Information shown:

_____

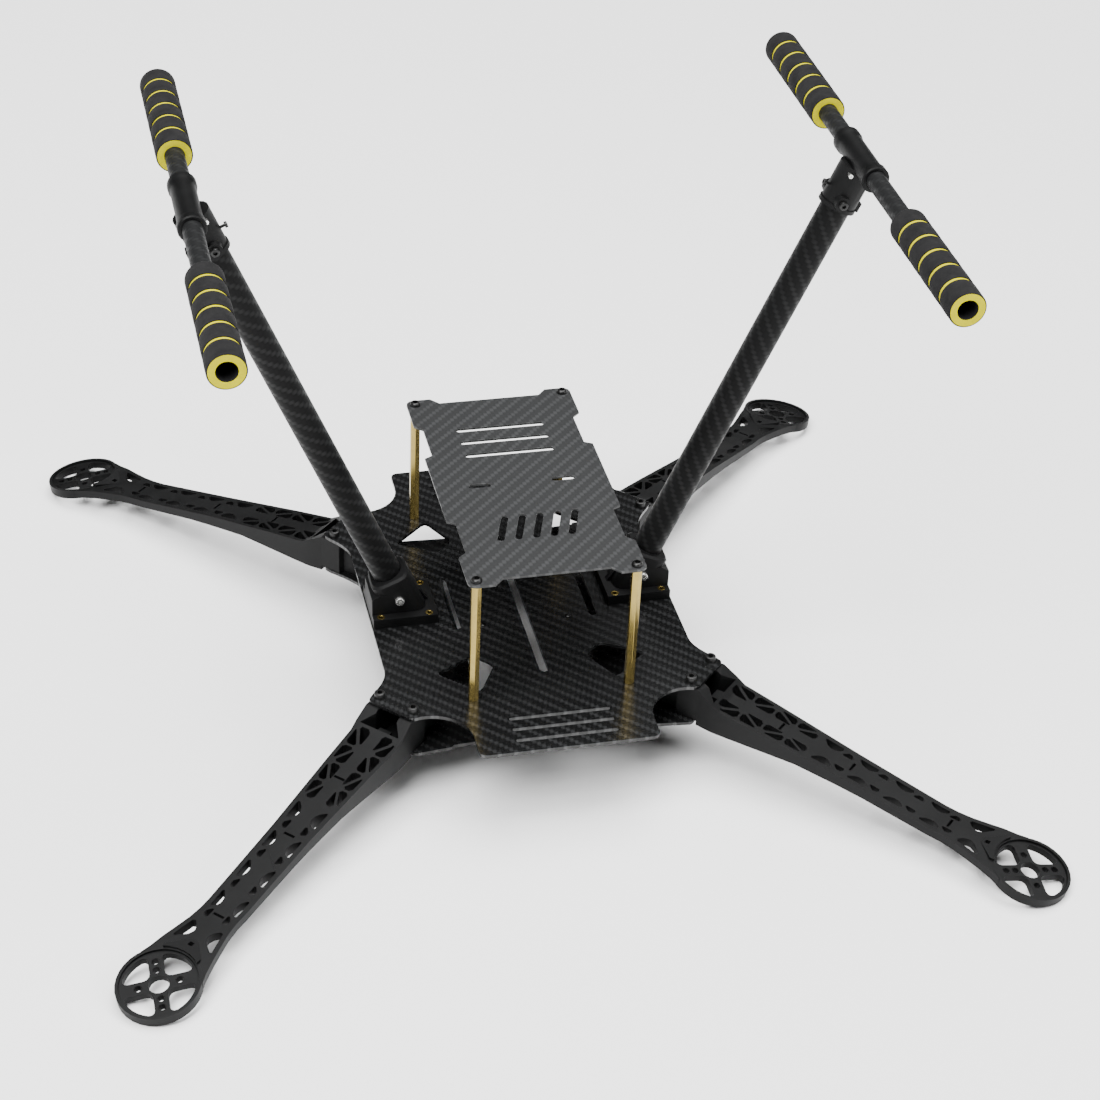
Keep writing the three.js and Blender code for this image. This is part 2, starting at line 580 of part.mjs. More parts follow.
const armGeometry = toGeometry(armSolid());
const armScrewGeometry = toGeometry(capScrew(2.25, 2.5, SCREW_RADIUS, ARM_SCREW_LENGTH));
const coverScrewGeometry = toGeometry(buttonScrew(2.35, 1.4, ARM_SCREW_LENGTH)).rotateX(Math.PI);
for (const [corner, degrees] of Object.entries(CORNERS)) {
  const station = new THREE.Group();
  station.rotation.z = THREE.MathUtils.degToRad(degrees);
  group.add(station);
  addMesh(station, `arm_${corner}`, armGeometry, nylon());
  for (const [letter, across] of [["a", -ARM_SCREW_OFFSET], ["b", ARM_SCREW_OFFSET]]) {
    const place = [ARM_SCREW_REACH, across];
    const [above, below] = [[...place, MAIN_PLATE_TOP], [...place, COVER_PLATE_BOTTOM]];
    addMesh(station, `arm_screw_${corner}_${letter}`, armScrewGeometry, blackSteel(), ...above);
    addMesh(station, `cover_screw_${corner}_${letter}`, coverScrewGeometry, blackSteel(), ...below);
  }
}

const postBody = rod(POST_ACROSS_FLATS / Math.sqrt(3), POST_LENGTH, 0, 0, 0, 6);
const postGeometry = toGeometry(postBody.subtract(rod(SCREW_HOLE_RADIUS, 10, 0, 0, POST_LENGTH - 8)));
const postScrewGeometry = toGeometry(buttonScrew(2.35, 1.6, 6));
mirrored([POST_X, POST_Y]).forEach(([x, y], i) => {
  const corner = ["rear_right", "rear_left", "front_left", "front_right"][i];
  addMesh(group, `post_${corner}`, postGeometry, brass(), x, y, MAIN_PLATE_TOP);
  addMesh(group, `post_screw_${corner}`, postScrewGeometry, blackSteel(), x, y, BATTERY_PLATE_TOP);
});

const insertBody = rod(INSERT_RADIUS, FLANGE_HEIGHT + 0.1, 0, 0, 0);
const insertGeometry = toGeometry(insertBody.subtract(rod(INSERT_BORE_RADIUS, 10, 0, 0, -1, 8)));
const legBoltGeometry = toGeometry(capScrew(1.9, 1.6, LEG_BOLT_RADIUS, 18));
const teeBoltGeometry = toGeometry(capScrew(1.8, 1.4, TEE_BOLT_RADIUS, 17));
const pinGeometry = toGeometry(capScrew(PIN_RADIUS, 0.8, PIN_RADIUS - 0.1, 1.6));
const gripGeometry = toGeometry(gripSolid());
const skidBore = SKID_RADIUS - TUBE_WALL;
const skidGeometry = toGeometry(tube(SKID_RADIUS, skidBore, -SKID_HALF_LENGTH, SKID_HALF_LENGTH, 24));

for (const [name, side] of Object.entries(SIDES)) {
  addMesh(group, `leg_mount_${name}`, toGeometry(legMount(side)), nylon());
  for (const [corner, [x, y]] of Object.entries(INSERT_PLACES)) {
    addMesh(group, `insert_${name}_${corner}`, insertGeometry, brass(), side * x, y, MAIN_PLATE_TOP);
  }

  const leg = new THREE.Group();
  leg.position.set(side * LEG_FOOT_X, 0, MAIN_PLATE_TOP);
  leg.rotation.y = side * LEG_TILT;
  group.add(leg);
  addMesh(leg, `leg_tube_${name}`, toGeometry(legTube(side)), carbonTube());
  const legBoltPlace = [0, -SOCKET_HALF_DEPTH, LEG_BOLT_RISE];
  const legBolt = addMesh(leg, `leg_bolt_${name}`, legBoltGeometry, brightSteel(), ...legBoltPlace);
  legBolt.rotation.x = Math.PI / 2;

  const head = new THREE.Group();
  head.position.z = LEG_REACH;
  leg.add(head);
  addMesh(head, `tee_${name}`, toGeometry(teeSolid(side)), nylon());
  const boltPlace = [side * TEE_BOLT_X, -TEE_BOSS_DEPTH, -TEE_BOLT_DROP];
  const bolt = addMesh(head, `tee_bolt_${name}`, teeBoltGeometry, blackSteel(), ...boltPlace);
  bolt.rotation.x = Math.PI / 2;
  const pin = addMesh(head, `tee_pin_${name}`, pinGeometry, brightSteel(), side * PIN_X, PIN_Y, -PIN_DROP);
  pin.rotation.x = Math.PI / 2;
  const setScrew = onInnerSide(capScrew(1.3, 1.1, 0.65, 2.6), side, SET_SCREW_X, -SET_SCREW_DROP);
  addMesh(head, `tee_set_screw_${name}`, toGeometry(setScrew), blackSteel());

  const skidHeight = MAIN_PLATE_TOP + SKID_RISE;
  addMesh(group, `skid_tube_${name}`, skidGeometry, carbonTube(), side * SKID_X, 0, skidHeight);
  for (const [end, start] of Object.entries(GRIP_STARTS)) {
    addMesh(group, `grip_${end}_${name}`, gripGeometry, foam(), side * SKID_X, start, skidHeight);
  }
}

export default group;
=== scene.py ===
"""Looks of an inverted multirotor frame, built around its CAD model. Metres, in the CAD model's frame."""

import math

import bmesh
import bpy
from mathutils import Matrix, Vector


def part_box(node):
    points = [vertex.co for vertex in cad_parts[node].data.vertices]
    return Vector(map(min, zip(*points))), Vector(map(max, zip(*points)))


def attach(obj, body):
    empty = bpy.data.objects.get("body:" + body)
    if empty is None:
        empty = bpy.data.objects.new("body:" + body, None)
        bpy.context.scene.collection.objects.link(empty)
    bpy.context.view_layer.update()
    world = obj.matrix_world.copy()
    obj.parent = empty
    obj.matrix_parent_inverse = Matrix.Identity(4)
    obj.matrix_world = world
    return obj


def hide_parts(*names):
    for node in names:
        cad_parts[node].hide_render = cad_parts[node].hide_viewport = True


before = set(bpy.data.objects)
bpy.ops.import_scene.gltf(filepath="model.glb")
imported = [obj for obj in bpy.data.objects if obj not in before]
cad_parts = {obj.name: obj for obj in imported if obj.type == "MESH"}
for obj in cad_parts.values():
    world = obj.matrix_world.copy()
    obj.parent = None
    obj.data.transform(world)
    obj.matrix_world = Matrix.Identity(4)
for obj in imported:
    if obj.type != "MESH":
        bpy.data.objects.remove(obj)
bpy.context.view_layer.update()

MM = 0.001
NODES = sorted(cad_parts)
SIDES = {"left": -1, "right": 1}

# ---------------------------------------------------------------- camera

CAMERA_AZIMUTH = -14.481
CAMERA_ELEVATION = 35.083
CAMERA_ROLL = 2.741
CAMERA_DISTANCE = 1.13063
CAMERA_TARGET = Vector((0.01597, 0.00819, 0.05628))
CAMERA_LENS = 84.83
SENSOR_WIDTH = 36.0
CAMERA_CLIP = 0.05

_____

Directions for this task: Quote only the lines running from the line that holds "const skidHeight = MAIN_PLATE_TOP" to the line that holds "imported = [obj", both ends included.

Solution for this problem:
  const skidHeight = MAIN_PLATE_TOP + SKID_RISE;
  addMesh(group, `skid_tube_${name}`, skidGeometry, carbonTube(), side * SKID_X, 0, skidHeight);
  for (const [end, start] of Object.entries(GRIP_STARTS)) {
    addMesh(group, `grip_${end}_${name}`, gripGeometry, foam(), side * SKID_X, start, skidHeight);
  }
}

export default group;
=== scene.py ===
"""Looks of an inverted multirotor frame, built around its CAD model. Metres, in the CAD model's frame."""

import math

import bmesh
import bpy
from mathutils import Matrix, Vector


def part_box(node):
    points = [vertex.co for vertex in cad_parts[node].data.vertices]
    return Vector(map(min, zip(*points))), Vector(map(max, zip(*points)))


def attach(obj, body):
    empty = bpy.data.objects.get("body:" + body)
    if empty is None:
        empty = bpy.data.objects.new("body:" + body, None)
        bpy.context.scene.collection.objects.link(empty)
    bpy.context.view_layer.update()
    world = obj.matrix_world.copy()
    obj.parent = empty
    obj.matrix_parent_inverse = Matrix.Identity(4)
    obj.matrix_world = world
    return obj


def hide_parts(*names):
    for node in names:
        cad_parts[node].hide_render = cad_parts[node].hide_viewport = True


before = set(bpy.data.objects)
bpy.ops.import_scene.gltf(filepath="model.glb")
imported = [obj for obj in bpy.data.objects if obj not in before]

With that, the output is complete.